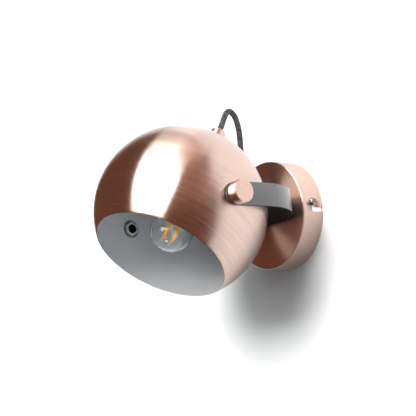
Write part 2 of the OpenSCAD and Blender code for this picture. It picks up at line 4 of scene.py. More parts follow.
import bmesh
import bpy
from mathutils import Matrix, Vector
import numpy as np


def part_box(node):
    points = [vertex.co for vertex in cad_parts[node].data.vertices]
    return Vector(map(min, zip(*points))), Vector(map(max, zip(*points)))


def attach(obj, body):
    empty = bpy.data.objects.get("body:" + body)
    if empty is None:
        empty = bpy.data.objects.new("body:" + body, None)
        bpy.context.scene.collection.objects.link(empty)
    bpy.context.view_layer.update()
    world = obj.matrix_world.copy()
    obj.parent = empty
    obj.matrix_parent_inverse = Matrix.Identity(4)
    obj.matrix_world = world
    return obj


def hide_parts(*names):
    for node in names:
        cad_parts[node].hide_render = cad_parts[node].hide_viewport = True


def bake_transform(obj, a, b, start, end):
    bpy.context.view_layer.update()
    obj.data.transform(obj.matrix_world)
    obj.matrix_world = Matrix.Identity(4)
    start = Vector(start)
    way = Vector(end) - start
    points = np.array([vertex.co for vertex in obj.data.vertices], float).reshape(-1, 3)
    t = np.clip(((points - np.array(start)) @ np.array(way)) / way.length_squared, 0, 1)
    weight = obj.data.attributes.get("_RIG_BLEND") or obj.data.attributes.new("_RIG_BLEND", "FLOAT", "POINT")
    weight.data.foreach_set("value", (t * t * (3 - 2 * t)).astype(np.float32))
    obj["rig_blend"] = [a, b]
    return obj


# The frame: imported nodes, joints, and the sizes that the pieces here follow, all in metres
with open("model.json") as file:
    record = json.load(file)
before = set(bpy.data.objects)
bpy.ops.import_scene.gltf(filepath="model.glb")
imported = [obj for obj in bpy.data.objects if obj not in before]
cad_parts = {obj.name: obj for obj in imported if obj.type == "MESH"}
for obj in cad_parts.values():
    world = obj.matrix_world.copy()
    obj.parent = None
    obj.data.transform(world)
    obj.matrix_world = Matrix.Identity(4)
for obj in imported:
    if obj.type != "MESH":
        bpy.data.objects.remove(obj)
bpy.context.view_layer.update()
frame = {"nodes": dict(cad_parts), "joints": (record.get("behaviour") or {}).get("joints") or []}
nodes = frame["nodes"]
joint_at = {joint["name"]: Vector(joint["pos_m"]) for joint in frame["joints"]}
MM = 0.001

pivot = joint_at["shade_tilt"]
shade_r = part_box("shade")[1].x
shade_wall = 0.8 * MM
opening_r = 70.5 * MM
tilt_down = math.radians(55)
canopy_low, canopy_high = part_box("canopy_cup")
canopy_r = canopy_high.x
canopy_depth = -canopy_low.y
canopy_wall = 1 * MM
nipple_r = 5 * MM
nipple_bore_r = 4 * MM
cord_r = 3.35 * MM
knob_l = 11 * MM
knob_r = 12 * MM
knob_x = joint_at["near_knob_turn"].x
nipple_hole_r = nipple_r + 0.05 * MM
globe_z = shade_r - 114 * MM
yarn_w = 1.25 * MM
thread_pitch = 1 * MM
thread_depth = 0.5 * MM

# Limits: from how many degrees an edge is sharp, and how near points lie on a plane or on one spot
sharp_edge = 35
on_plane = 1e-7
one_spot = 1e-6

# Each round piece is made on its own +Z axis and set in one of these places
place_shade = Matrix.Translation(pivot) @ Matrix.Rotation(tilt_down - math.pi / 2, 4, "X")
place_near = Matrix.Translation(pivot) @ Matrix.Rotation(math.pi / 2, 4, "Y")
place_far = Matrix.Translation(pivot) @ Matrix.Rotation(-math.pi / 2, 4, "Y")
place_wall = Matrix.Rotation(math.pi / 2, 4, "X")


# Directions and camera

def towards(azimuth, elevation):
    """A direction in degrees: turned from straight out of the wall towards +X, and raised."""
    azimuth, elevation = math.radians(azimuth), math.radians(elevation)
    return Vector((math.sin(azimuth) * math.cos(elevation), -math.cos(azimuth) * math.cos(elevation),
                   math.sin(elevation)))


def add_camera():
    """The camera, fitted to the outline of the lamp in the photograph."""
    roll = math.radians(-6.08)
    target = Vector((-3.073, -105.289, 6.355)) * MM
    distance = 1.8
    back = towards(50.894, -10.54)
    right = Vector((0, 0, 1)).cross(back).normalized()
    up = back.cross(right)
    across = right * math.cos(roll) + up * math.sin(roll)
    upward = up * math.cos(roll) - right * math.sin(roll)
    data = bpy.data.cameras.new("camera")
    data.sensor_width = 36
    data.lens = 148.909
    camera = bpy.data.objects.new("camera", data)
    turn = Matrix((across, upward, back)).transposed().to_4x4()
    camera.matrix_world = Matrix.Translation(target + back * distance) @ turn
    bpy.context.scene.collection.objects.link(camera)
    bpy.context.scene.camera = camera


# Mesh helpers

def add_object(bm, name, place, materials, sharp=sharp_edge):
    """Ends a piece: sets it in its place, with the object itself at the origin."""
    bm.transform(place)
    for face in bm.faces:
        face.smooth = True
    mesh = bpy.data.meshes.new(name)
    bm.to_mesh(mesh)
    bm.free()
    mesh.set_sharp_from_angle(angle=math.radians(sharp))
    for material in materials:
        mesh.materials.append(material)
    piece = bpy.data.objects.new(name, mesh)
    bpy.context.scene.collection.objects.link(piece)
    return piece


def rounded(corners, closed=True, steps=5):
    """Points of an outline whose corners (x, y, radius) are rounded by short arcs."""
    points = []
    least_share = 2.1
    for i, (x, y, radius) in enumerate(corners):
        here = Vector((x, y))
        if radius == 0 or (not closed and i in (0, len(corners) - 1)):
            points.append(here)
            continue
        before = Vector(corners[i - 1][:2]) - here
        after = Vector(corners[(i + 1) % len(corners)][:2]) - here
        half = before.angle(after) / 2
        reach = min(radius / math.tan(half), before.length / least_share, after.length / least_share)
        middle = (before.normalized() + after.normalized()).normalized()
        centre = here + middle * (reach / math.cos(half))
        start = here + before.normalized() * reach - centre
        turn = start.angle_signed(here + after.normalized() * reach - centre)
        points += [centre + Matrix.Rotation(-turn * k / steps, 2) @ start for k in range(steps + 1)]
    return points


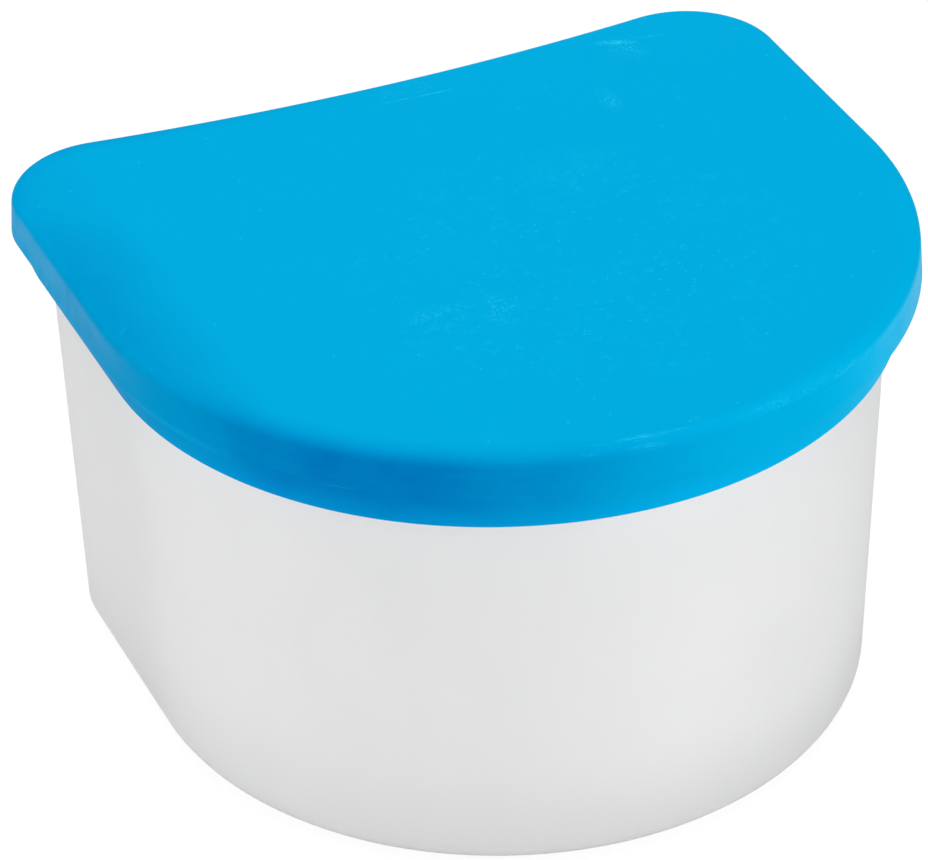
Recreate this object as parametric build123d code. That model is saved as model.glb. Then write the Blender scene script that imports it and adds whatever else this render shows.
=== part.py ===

GIVEN REQUEST - Output the lines above verbatim and in full.

RESULT BELOW -
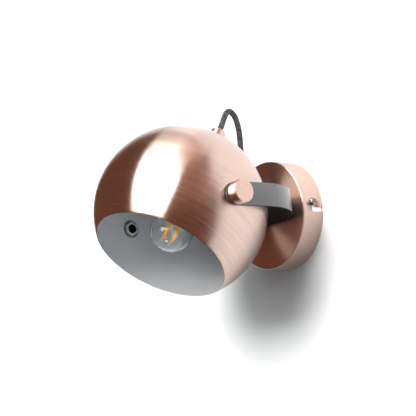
Write part 2 of the OpenSCAD and Blender code for this picture. It picks up at line 4 of scene.py. More parts follow.
import bmesh
import bpy
from mathutils import Matrix, Vector
import numpy as np


def part_box(node):
    points = [vertex.co for vertex in cad_parts[node].data.vertices]
    return Vector(map(min, zip(*points))), Vector(map(max, zip(*points)))


def attach(obj, body):
    empty = bpy.data.objects.get("body:" + body)
    if empty is None:
        empty = bpy.data.objects.new("body:" + body, None)
        bpy.context.scene.collection.objects.link(empty)
    bpy.context.view_layer.update()
    world = obj.matrix_world.copy()
    obj.parent = empty
    obj.matrix_parent_inverse = Matrix.Identity(4)
    obj.matrix_world = world
    return obj


def hide_parts(*names):
    for node in names:
        cad_parts[node].hide_render = cad_parts[node].hide_viewport = True


def bake_transform(obj, a, b, start, end):
    bpy.context.view_layer.update()
    obj.data.transform(obj.matrix_world)
    obj.matrix_world = Matrix.Identity(4)
    start = Vector(start)
    way = Vector(end) - start
    points = np.array([vertex.co for vertex in obj.data.vertices], float).reshape(-1, 3)
    t = np.clip(((points - np.array(start)) @ np.array(way)) / way.length_squared, 0, 1)
    weight = obj.data.attributes.get("_RIG_BLEND") or obj.data.attributes.new("_RIG_BLEND", "FLOAT", "POINT")
    weight.data.foreach_set("value", (t * t * (3 - 2 * t)).astype(np.float32))
    obj["rig_blend"] = [a, b]
    return obj


# The frame: imported nodes, joints, and the sizes that the pieces here follow, all in metres
with open("model.json") as file:
    record = json.load(file)
before = set(bpy.data.objects)
bpy.ops.import_scene.gltf(filepath="model.glb")
imported = [obj for obj in bpy.data.objects if obj not in before]
cad_parts = {obj.name: obj for obj in imported if obj.type == "MESH"}
for obj in cad_parts.values():
    world = obj.matrix_world.copy()
    obj.parent = None
    obj.data.transform(world)
    obj.matrix_world = Matrix.Identity(4)
for obj in imported:
    if obj.type != "MESH":
        bpy.data.objects.remove(obj)
bpy.context.view_layer.update()
frame = {"nodes": dict(cad_parts), "joints": (record.get("behaviour") or {}).get("joints") or []}
nodes = frame["nodes"]
joint_at = {joint["name"]: Vector(joint["pos_m"]) for joint in frame["joints"]}
MM = 0.001

pivot = joint_at["shade_tilt"]
shade_r = part_box("shade")[1].x
shade_wall = 0.8 * MM
opening_r = 70.5 * MM
tilt_down = math.radians(55)
canopy_low, canopy_high = part_box("canopy_cup")
canopy_r = canopy_high.x
canopy_depth = -canopy_low.y
canopy_wall = 1 * MM
nipple_r = 5 * MM
nipple_bore_r = 4 * MM
cord_r = 3.35 * MM
knob_l = 11 * MM
knob_r = 12 * MM
knob_x = joint_at["near_knob_turn"].x
nipple_hole_r = nipple_r + 0.05 * MM
globe_z = shade_r - 114 * MM
yarn_w = 1.25 * MM
thread_pitch = 1 * MM
thread_depth = 0.5 * MM

# Limits: from how many degrees an edge is sharp, and how near points lie on a plane or on one spot
sharp_edge = 35
on_plane = 1e-7
one_spot = 1e-6

# Each round piece is made on its own +Z axis and set in one of these places
place_shade = Matrix.Translation(pivot) @ Matrix.Rotation(tilt_down - math.pi / 2, 4, "X")
place_near = Matrix.Translation(pivot) @ Matrix.Rotation(math.pi / 2, 4, "Y")
place_far = Matrix.Translation(pivot) @ Matrix.Rotation(-math.pi / 2, 4, "Y")
place_wall = Matrix.Rotation(math.pi / 2, 4, "X")


# Directions and camera

def towards(azimuth, elevation):
    """A direction in degrees: turned from straight out of the wall towards +X, and raised."""
    azimuth, elevation = math.radians(azimuth), math.radians(elevation)
    return Vector((math.sin(azimuth) * math.cos(elevation), -math.cos(azimuth) * math.cos(elevation),
                   math.sin(elevation)))


def add_camera():
    """The camera, fitted to the outline of the lamp in the photograph."""
    roll = math.radians(-6.08)
    target = Vector((-3.073, -105.289, 6.355)) * MM
    distance = 1.8
    back = towards(50.894, -10.54)
    right = Vector((0, 0, 1)).cross(back).normalized()
    up = back.cross(right)
    across = right * math.cos(roll) + up * math.sin(roll)
    upward = up * math.cos(roll) - right * math.sin(roll)
    data = bpy.data.cameras.new("camera")
    data.sensor_width = 36
    data.lens = 148.909
    camera = bpy.data.objects.new("camera", data)
    turn = Matrix((across, upward, back)).transposed().to_4x4()
    camera.matrix_world = Matrix.Translation(target + back * distance) @ turn
    bpy.context.scene.collection.objects.link(camera)
    bpy.context.scene.camera = camera


# Mesh helpers

def add_object(bm, name, place, materials, sharp=sharp_edge):
    """Ends a piece: sets it in its place, with the object itself at the origin."""
    bm.transform(place)
    for face in bm.faces:
        face.smooth = True
    mesh = bpy.data.meshes.new(name)
    bm.to_mesh(mesh)
    bm.free()
    mesh.set_sharp_from_angle(angle=math.radians(sharp))
    for material in materials:
        mesh.materials.append(material)
    piece = bpy.data.objects.new(name, mesh)
    bpy.context.scene.collection.objects.link(piece)
    return piece


def rounded(corners, closed=True, steps=5):
    """Points of an outline whose corners (x, y, radius) are rounded by short arcs."""
    points = []
    least_share = 2.1
    for i, (x, y, radius) in enumerate(corners):
        here = Vector((x, y))
        if radius == 0 or (not closed and i in (0, len(corners) - 1)):
            points.append(here)
            continue
        before = Vector(corners[i - 1][:2]) - here
        after = Vector(corners[(i + 1) % len(corners)][:2]) - here
        half = before.angle(after) / 2
        reach = min(radius / math.tan(half), before.length / least_share, after.length / least_share)
        middle = (before.normalized() + after.normalized()).normalized()
        centre = here + middle * (reach / math.cos(half))
        start = here + before.normalized() * reach - centre
        turn = start.angle_signed(here + after.normalized() * reach - centre)
        points += [centre + Matrix.Rotation(-turn * k / steps, 2) @ start for k in range(steps + 1)]
    return points


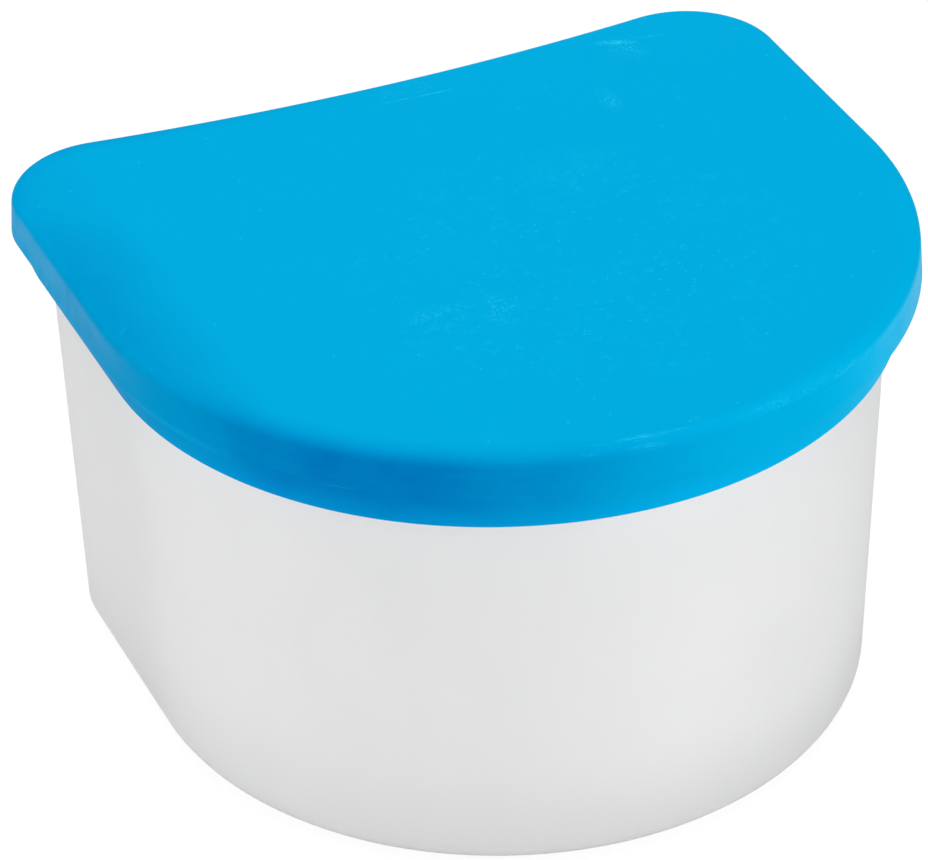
Recreate this object as parametric build123d code. That model is saved as model.glb. Then write the Blender scene script that imports it and adds whatever else this render shows.
=== part.py ===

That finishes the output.